◆ **Available data**

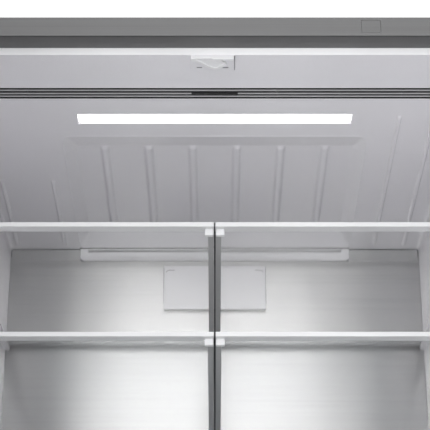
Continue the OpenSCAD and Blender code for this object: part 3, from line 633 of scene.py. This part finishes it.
def built(name, make, material, node, width=0.0, matrix=CASE, angle=SMOOTH_ANGLE, replaces=True, segments=2):
    """Makes a piece from a function that fills a bmesh; matrix puts it in place.

    width is the radius of its edges in millimetres. Unless replaces is False, the piece hides its CAD node.
    """
    bm = bmesh.new()
    make(bm)
    bmesh.ops.recalc_face_normals(bm, faces=bm.faces)
    if width:
        round_edges(bm, width * MM, segments)
    place(bm, matrix)
    return piece(name, bm, MATERIALS[material].material, node, replaces=(node,) if replaces else (),
                 angle=angle)


# ---------- simple parts: the CAD shape with soft edges ----------

EDGE_RADIUS = {                 # millimetres
    "top_fascia": 0.9, "fascia_hatch": 0.5, "toe_grille": 0.6, "hinge_covers": 1.2, "back_cover": 0.5,
    "filter_cover": 1.0, "upper_left_glass": 0.6, "upper_right_glass": 0.6, "lower_left_glass": 0.6,
    "lower_right_glass": 0.6, "crisper_glass": 0.6, "crisper_frame": 0.8, "shelf_arms": 0.7,
    "shelf_tracks": 0.3, "air_duct": 0.8, "left_door_skin": 0.3, "right_door_skin": 0.3,
    "left_door_liner": 1.6, "right_door_liner": 1.6, "mullion_flap": 0.8, "freezer_front": 0.35,
    "freezer_basket": 1.0, "freezer_slides": 0.4, "freezer_rails": 0.4, "freezer_liner": 1.0,
    "base_pan": 0.4, "door_hinges": 0.6, "crisper_left": 0.9, "crisper_right": 0.9,
    "pantry_drawer": 0.9, "humidity_slider": 0.6, "left_door_bins": 1.2, "right_door_bins": 1.2,
}

for node_name, radius in EDGE_RADIUS.items():
    rounded(node_name, radius * MM)

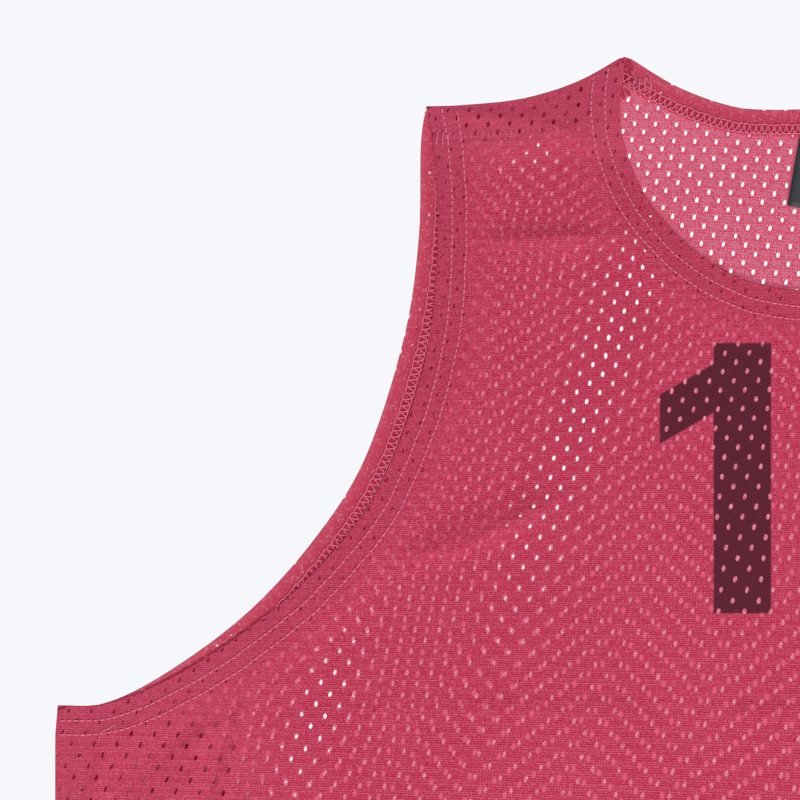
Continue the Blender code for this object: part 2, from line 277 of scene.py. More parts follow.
def foot(points, line):
    """For each point: how far it lies outside a line, the nearest place on it and the way out there."""
    start, step = line[:-1], np.diff(line, axis=0)
    normal = outward(line)
    squared = (step**2).sum(axis=1)
    apart, base, way = [], [], []
    at_once = 6000
    for part in np.array_split(points, max(1, len(points) // at_once)):
        away = part[:, None, :] - start
        t = np.clip((away * step).sum(axis=-1) / squared, 0.0, 1.0)
        gap = away - t[..., None] * step
        near = (gap**2).sum(axis=-1).argmin(axis=1)
        row = np.arange(len(part))
        t = t[row, near][:, None]
        gap = gap[row, near]
        out = unit(normal[near] * (1.0 - t) + normal[near + 1] * t)
        side = np.sign((gap * out).sum(axis=-1))
        apart.append(np.linalg.norm(gap, axis=1) * np.where(side == 0.0, 1.0, side))
        base.append(part - gap)
        way.append(out)
    return np.concatenate(apart), np.vstack(base), np.vstack(way)


# ---------------------------------------------------------------- panels


def crease_height(points, creases):
    """The height of soft ridges, given by the columns of the tables above."""
    total = np.zeros(len(points))
    for x0, y0, x1, y1, half_width, height in creases:
        start = np.array([x0, y0])
        along = np.array([x1, y1]) - start
        place = np.clip(((points - start) @ along) / (along @ along), 0.0, 1.0)
        apart = np.linalg.norm(points - start - place[:, None] * along, axis=-1)
        total += height * np.sin(np.pi * place) ** 0.5 * (1.0 - smoothstep(apart / half_width))
    return total


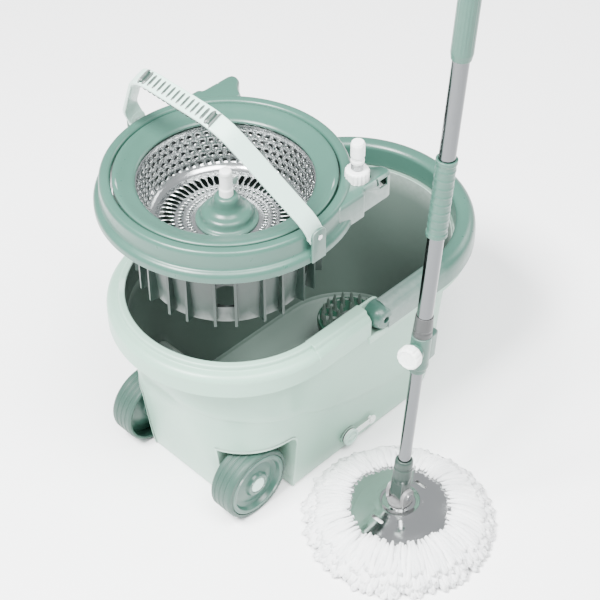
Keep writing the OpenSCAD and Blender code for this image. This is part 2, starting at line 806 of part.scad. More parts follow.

◆ **What the exercise asks**
Extract the first line above and each line after it up to and including the one with "it in place.", please, exactly and with nothing else.

◆ **Full solution**
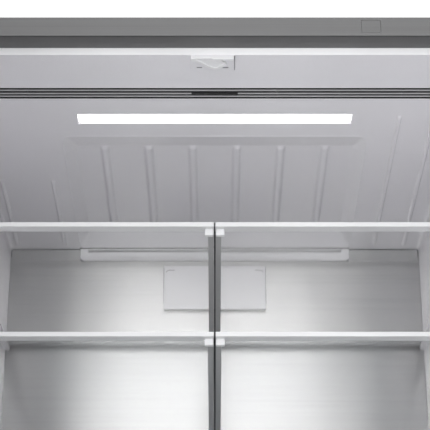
Continue the OpenSCAD and Blender code for this object: part 3, from line 633 of scene.py. This part finishes it.
def built(name, make, material, node, width=0.0, matrix=CASE, angle=SMOOTH_ANGLE, replaces=True, segments=2):
    """Makes a piece from a function that fills a bmesh; matrix puts it in place.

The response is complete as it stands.